Marie Muller, documentaliste pour Réseau Canopé : le réseau de création et d’accompagnement pédagogiques
« Tout a commencé lors d’un "BigDatathon". Le concept : 12 heures pour inventer une application pédagogique et innovante mêlant big data et sciences participatives. Canopé en tant que coorganisateur y a présenté une équipe dont je faisais partie. Nous avons eu l’idée d’un dispositif qui permettrait aux élèves de mesurer le bruit dans leur établissement et de comparer le niveau d’intensité sonore réel avec leur ressenti subjectif. Nous voulions que cette application devienne aussi un véritable outil pédagogique qui permette une exploitation des données en classe. Sélectionnés parmi les 6 projets sur 72, nous avons alors été invités à une deuxième étape avec pour objectif de faire mûrir le projet, réfléchir aux aspects financiers, marketing… À l’issue de ce parcours, la question de l’utilisation de cette application s’est posée. Quelle pourrait être son utilité ? C’est alors que nous nous sommes rapprochés d’Ambiciti, une start-up issue d’Inria qui développe également une application mobile de mesure du bruit. »
Sandrine Chudet, cheffe de projet transmédia pour Réseau Canopé
« Avec Ambiciti et Inria, nous avons commencé à travailler sur un prototype d’application qui sera expérimenté à l’occasion de la Semaine du Son dans deux établissements (voir encadré). Cette expérimentation permettra de voir comment poursuivre le projet notamment en améliorant l’interface. Nous envisageons également de travailler sur l’accompagnement pédagogique, en élaborant des scénarios que les enseignants pourraient s’approprier. À terme, l’ouverture d’une plate-forme de datavisualisation est en projet. Notre objectif est de sensibiliser les élèves à l’impact des nuisances sonores en milieu scolaire et de fournir aux établissements un service pédagogique de santé publique.

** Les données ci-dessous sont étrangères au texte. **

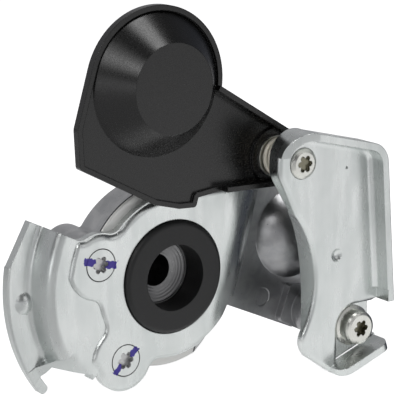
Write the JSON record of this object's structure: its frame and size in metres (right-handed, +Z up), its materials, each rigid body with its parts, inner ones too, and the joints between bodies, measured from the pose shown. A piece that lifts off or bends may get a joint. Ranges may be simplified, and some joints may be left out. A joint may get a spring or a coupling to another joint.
{
  "type": "pneumatic quick coupling head",
  "caption": "Palm coupling head of a pneumatic line: claw plate with rubber seal ring, ribbed arm with threaded port, pressed side bracket and a sprung swing cover.",
  "frame": {"origin": "on the coupling axis at the front face of the seal ring", "axes": "+X towards the port and the bracket, +Y from the seal face back into the head, +Z up towards the open cover"},
  "size_m": [0.129, 0.061, 0.1278],
  "materials": {
    "cast_aluminium": "die cast, satin",
    "zinc_steel": "bright zinc plated sheet, semi gloss",
    "screw_zinc": "zinc plated",
    "black_plastic": "moulded, semi gloss",
    "seal_rubber": "smooth",
    "spring_steel": "bare wire, dull",
    "turned_brass": "turned",
    "sleeve_aluminium": "turned, dull"
  },
  "bodies": {
    "head": {"housing": "cast_aluminium", "guide_plate": "zinc_steel", "side_bracket": "zinc_steel", "valve_seat": "turned_brass", "seat_o_ring": "seal_rubber", "stem_o_ring": "seal_rubber", "valve_spring": "spring_steel", "plate_screw_upper": "screw_zinc", "plate_screw_lower": "screw_zinc", "bracket_screw": "screw_zinc", "hinge_screw": "screw_zinc", "hinge_bush": "zinc_steel", "thrust_washer": "screw_zinc", "cover_spring": "spring_steel"},
    "valve": {"seal_ring": "seal_rubber", "valve_sleeve": "sleeve_aluminium", "disc_washer": "seal_rubber", "valve_disc": "turned_brass"},
    "lifter": {"spring_seat": "screw_zinc"},
    "cover": {"cover": "black_plastic"}
  },
  "joints": [
    {"name": "valve_slide", "type": "slide", "parent": "head", "child": "valve", "axis": [0, 1, 0], "range_m": [0, 0.0025], "stiffness_N_per_m": 4000, "springref_m": -0.002, "deforming": ["valve_spring"]},
    {"name": "cover_lift", "type": "slide", "parent": "head", "child": "lifter", "axis": [0, -1, 0], "range_m": [0, 0.003], "stiffness_N_per_m": 4000, "springref_m": -0.003, "deforming": ["cover_spring"]},
    {"name": "cover_swing", "type": "hinge", "parent": "lifter", "child": "cover", "pos_m": [0.0379, 0, 0.0362], "axis": [0, -1, 0], "range_deg": [0, 75.2]}
  ]
}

L’idée serait donc d’agréger des données en continu sur tout l’établissement afin que ce dernier l’utilise comme un outil pour dialoguer avec les collectivités, les décideurs ; et éventuellement que soient mises en place des mesures de remédiation. »
Pierre Béal, fondateur de la société Ambiciti
« Ambiciti a pour ambition de fournir une plate-forme de données environnementales à l’échelle mondiale. Nous avons une application mobile qui permet, entre autres, de suivre sa propre exposition à la pollution sonore. Les données recueillies sont agrégées sur une plate-forme avec des algorithmes d’enrichissement de données. Nous nous sommes aussi donné pour mission de sensibiliser la population aux pollutions auxquelles elle est exposée, et notamment les nuisances sonores. Ce sont des problématiques qui sont très peu prises en compte. Pourtant ce sont de vrais facteurs de stress qui ont un impact sur la santé.
Lorsque que Réseau Canopé nous a sollicités pour Tohu-Bahut, cela a fait sens pour nous. D’autant plus que nous n’avions jamais eu l’occasion de travailler sur un projet en milieu scolaire. »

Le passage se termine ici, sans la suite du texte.